Task requirements = Write out the whole listing word for word.

Source data =

--- BEGIN ---

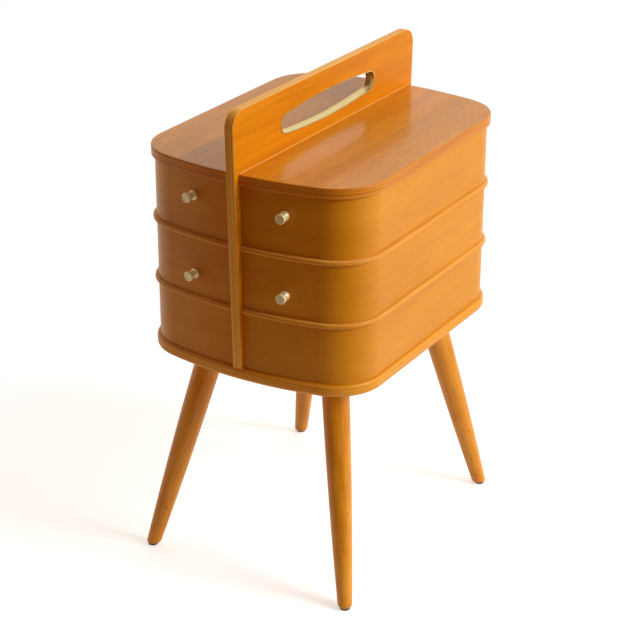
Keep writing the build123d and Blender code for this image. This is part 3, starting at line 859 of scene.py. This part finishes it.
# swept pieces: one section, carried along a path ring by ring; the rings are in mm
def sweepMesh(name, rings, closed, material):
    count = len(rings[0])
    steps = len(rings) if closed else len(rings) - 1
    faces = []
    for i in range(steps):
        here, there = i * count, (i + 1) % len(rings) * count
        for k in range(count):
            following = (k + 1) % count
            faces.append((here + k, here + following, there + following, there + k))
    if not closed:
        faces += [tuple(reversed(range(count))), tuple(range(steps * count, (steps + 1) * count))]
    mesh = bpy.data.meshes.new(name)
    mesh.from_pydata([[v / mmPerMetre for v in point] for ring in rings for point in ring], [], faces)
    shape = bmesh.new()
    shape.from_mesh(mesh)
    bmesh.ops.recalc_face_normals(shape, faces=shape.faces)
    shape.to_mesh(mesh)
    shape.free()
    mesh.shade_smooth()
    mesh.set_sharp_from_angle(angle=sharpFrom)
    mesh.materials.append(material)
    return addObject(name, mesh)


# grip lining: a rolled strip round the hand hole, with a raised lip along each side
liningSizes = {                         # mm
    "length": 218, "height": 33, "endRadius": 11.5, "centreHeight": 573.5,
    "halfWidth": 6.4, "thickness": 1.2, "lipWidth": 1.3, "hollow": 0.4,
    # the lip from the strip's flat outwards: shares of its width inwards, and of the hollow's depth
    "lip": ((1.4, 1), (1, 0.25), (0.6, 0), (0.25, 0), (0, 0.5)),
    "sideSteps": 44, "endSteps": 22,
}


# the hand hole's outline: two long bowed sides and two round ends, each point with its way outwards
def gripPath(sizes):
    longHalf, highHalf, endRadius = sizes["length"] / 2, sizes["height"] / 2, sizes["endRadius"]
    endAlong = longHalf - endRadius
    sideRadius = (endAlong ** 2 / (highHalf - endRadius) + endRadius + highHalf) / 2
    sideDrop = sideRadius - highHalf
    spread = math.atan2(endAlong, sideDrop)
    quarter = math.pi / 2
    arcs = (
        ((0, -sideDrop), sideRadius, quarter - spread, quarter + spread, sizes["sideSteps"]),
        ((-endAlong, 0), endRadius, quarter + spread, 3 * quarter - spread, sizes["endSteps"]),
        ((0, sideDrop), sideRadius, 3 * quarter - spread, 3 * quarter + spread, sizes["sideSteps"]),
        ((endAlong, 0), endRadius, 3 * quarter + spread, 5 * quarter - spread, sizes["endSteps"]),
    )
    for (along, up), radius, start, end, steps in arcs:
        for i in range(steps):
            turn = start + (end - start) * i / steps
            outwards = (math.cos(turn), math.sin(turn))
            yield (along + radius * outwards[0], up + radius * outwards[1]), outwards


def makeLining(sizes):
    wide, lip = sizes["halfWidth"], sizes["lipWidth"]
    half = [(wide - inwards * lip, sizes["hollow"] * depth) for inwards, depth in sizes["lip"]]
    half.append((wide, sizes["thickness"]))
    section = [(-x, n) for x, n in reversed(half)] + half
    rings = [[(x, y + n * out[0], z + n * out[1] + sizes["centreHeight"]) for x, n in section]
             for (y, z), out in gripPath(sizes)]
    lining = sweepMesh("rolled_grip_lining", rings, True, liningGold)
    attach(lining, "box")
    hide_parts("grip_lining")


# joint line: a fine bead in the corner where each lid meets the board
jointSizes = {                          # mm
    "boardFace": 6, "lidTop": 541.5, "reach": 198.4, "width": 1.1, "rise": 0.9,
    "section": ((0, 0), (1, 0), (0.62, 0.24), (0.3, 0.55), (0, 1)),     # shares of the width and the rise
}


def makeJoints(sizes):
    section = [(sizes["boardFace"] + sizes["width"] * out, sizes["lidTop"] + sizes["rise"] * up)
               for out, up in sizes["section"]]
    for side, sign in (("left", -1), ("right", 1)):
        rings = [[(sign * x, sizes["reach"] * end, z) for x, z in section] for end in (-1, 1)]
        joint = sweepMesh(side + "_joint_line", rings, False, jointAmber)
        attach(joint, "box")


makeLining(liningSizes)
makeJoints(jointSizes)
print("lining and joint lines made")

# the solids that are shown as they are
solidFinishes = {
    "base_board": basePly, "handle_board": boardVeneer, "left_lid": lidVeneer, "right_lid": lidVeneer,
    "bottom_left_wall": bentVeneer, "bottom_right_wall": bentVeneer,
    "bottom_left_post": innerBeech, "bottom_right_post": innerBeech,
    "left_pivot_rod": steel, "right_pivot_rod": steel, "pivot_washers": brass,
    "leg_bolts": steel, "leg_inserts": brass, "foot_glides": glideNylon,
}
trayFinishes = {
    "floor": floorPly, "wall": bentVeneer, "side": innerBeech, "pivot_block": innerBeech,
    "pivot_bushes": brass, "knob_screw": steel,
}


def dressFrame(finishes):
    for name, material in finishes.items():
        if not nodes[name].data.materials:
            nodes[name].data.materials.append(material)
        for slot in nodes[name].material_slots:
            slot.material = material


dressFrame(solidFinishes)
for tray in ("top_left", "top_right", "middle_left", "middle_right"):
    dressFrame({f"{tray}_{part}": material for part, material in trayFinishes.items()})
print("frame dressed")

--- END ---

Response =
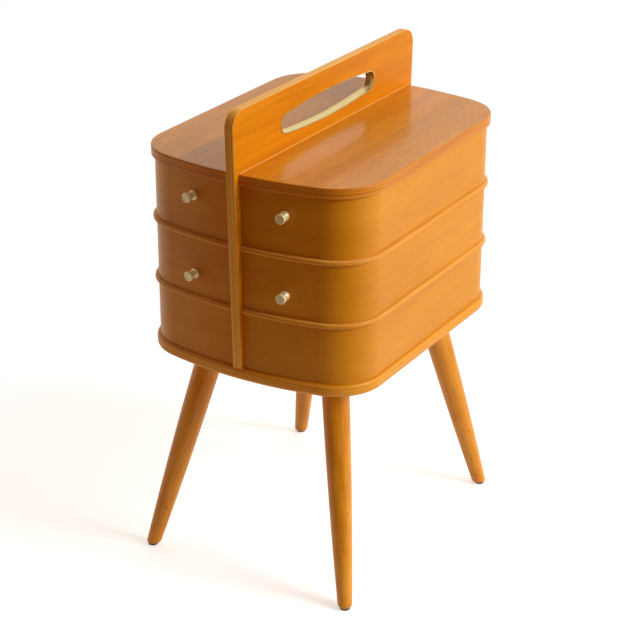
Keep writing the build123d and Blender code for this image. This is part 3, starting at line 859 of scene.py. This part finishes it.
# swept pieces: one section, carried along a path ring by ring; the rings are in mm
def sweepMesh(name, rings, closed, material):
    count = len(rings[0])
    steps = len(rings) if closed else len(rings) - 1
    faces = []
    for i in range(steps):
        here, there = i * count, (i + 1) % len(rings) * count
        for k in range(count):
            following = (k + 1) % count
            faces.append((here + k, here + following, there + following, there + k))
    if not closed:
        faces += [tuple(reversed(range(count))), tuple(range(steps * count, (steps + 1) * count))]
    mesh = bpy.data.meshes.new(name)
    mesh.from_pydata([[v / mmPerMetre for v in point] for ring in rings for point in ring], [], faces)
    shape = bmesh.new()
    shape.from_mesh(mesh)
    bmesh.ops.recalc_face_normals(shape, faces=shape.faces)
    shape.to_mesh(mesh)
    shape.free()
    mesh.shade_smooth()
    mesh.set_sharp_from_angle(angle=sharpFrom)
    mesh.materials.append(material)
    return addObject(name, mesh)


# grip lining: a rolled strip round the hand hole, with a raised lip along each side
liningSizes = {                         # mm
    "length": 218, "height": 33, "endRadius": 11.5, "centreHeight": 573.5,
    "halfWidth": 6.4, "thickness": 1.2, "lipWidth": 1.3, "hollow": 0.4,
    # the lip from the strip's flat outwards: shares of its width inwards, and of the hollow's depth
    "lip": ((1.4, 1), (1, 0.25), (0.6, 0), (0.25, 0), (0, 0.5)),
    "sideSteps": 44, "endSteps": 22,
}


# the hand hole's outline: two long bowed sides and two round ends, each point with its way outwards
def gripPath(sizes):
    longHalf, highHalf, endRadius = sizes["length"] / 2, sizes["height"] / 2, sizes["endRadius"]
    endAlong = longHalf - endRadius
    sideRadius = (endAlong ** 2 / (highHalf - endRadius) + endRadius + highHalf) / 2
    sideDrop = sideRadius - highHalf
    spread = math.atan2(endAlong, sideDrop)
    quarter = math.pi / 2
    arcs = (
        ((0, -sideDrop), sideRadius, quarter - spread, quarter + spread, sizes["sideSteps"]),
        ((-endAlong, 0), endRadius, quarter + spread, 3 * quarter - spread, sizes["endSteps"]),
        ((0, sideDrop), sideRadius, 3 * quarter - spread, 3 * quarter + spread, sizes["sideSteps"]),
        ((endAlong, 0), endRadius, 3 * quarter + spread, 5 * quarter - spread, sizes["endSteps"]),
    )
    for (along, up), radius, start, end, steps in arcs:
        for i in range(steps):
            turn = start + (end - start) * i / steps
            outwards = (math.cos(turn), math.sin(turn))
            yield (along + radius * outwards[0], up + radius * outwards[1]), outwards


def makeLining(sizes):
    wide, lip = sizes["halfWidth"], sizes["lipWidth"]
    half = [(wide - inwards * lip, sizes["hollow"] * depth) for inwards, depth in sizes["lip"]]
    half.append((wide, sizes["thickness"]))
    section = [(-x, n) for x, n in reversed(half)] + half
    rings = [[(x, y + n * out[0], z + n * out[1] + sizes["centreHeight"]) for x, n in section]
             for (y, z), out in gripPath(sizes)]
    lining = sweepMesh("rolled_grip_lining", rings, True, liningGold)
    attach(lining, "box")
    hide_parts("grip_lining")


# joint line: a fine bead in the corner where each lid meets the board
jointSizes = {                          # mm
    "boardFace": 6, "lidTop": 541.5, "reach": 198.4, "width": 1.1, "rise": 0.9,
    "section": ((0, 0), (1, 0), (0.62, 0.24), (0.3, 0.55), (0, 1)),     # shares of the width and the rise
}


def makeJoints(sizes):
    section = [(sizes["boardFace"] + sizes["width"] * out, sizes["lidTop"] + sizes["rise"] * up)
               for out, up in sizes["section"]]
    for side, sign in (("left", -1), ("right", 1)):
        rings = [[(sign * x, sizes["reach"] * end, z) for x, z in section] for end in (-1, 1)]
        joint = sweepMesh(side + "_joint_line", rings, False, jointAmber)
        attach(joint, "box")


makeLining(liningSizes)
makeJoints(jointSizes)
print("lining and joint lines made")

# the solids that are shown as they are
solidFinishes = {
    "base_board": basePly, "handle_board": boardVeneer, "left_lid": lidVeneer, "right_lid": lidVeneer,
    "bottom_left_wall": bentVeneer, "bottom_right_wall": bentVeneer,
    "bottom_left_post": innerBeech, "bottom_right_post": innerBeech,
    "left_pivot_rod": steel, "right_pivot_rod": steel, "pivot_washers": brass,
    "leg_bolts": steel, "leg_inserts": brass, "foot_glides": glideNylon,
}
trayFinishes = {
    "floor": floorPly, "wall": bentVeneer, "side": innerBeech, "pivot_block": innerBeech,
    "pivot_bushes": brass, "knob_screw": steel,
}


def dressFrame(finishes):
    for name, material in finishes.items():
        if not nodes[name].data.materials:
            nodes[name].data.materials.append(material)
        for slot in nodes[name].material_slots:
            slot.material = material


dressFrame(solidFinishes)
for tray in ("top_left", "top_right", "middle_left", "middle_right"):
    dressFrame({f"{tray}_{part}": material for part, material in trayFinishes.items()})
print("frame dressed")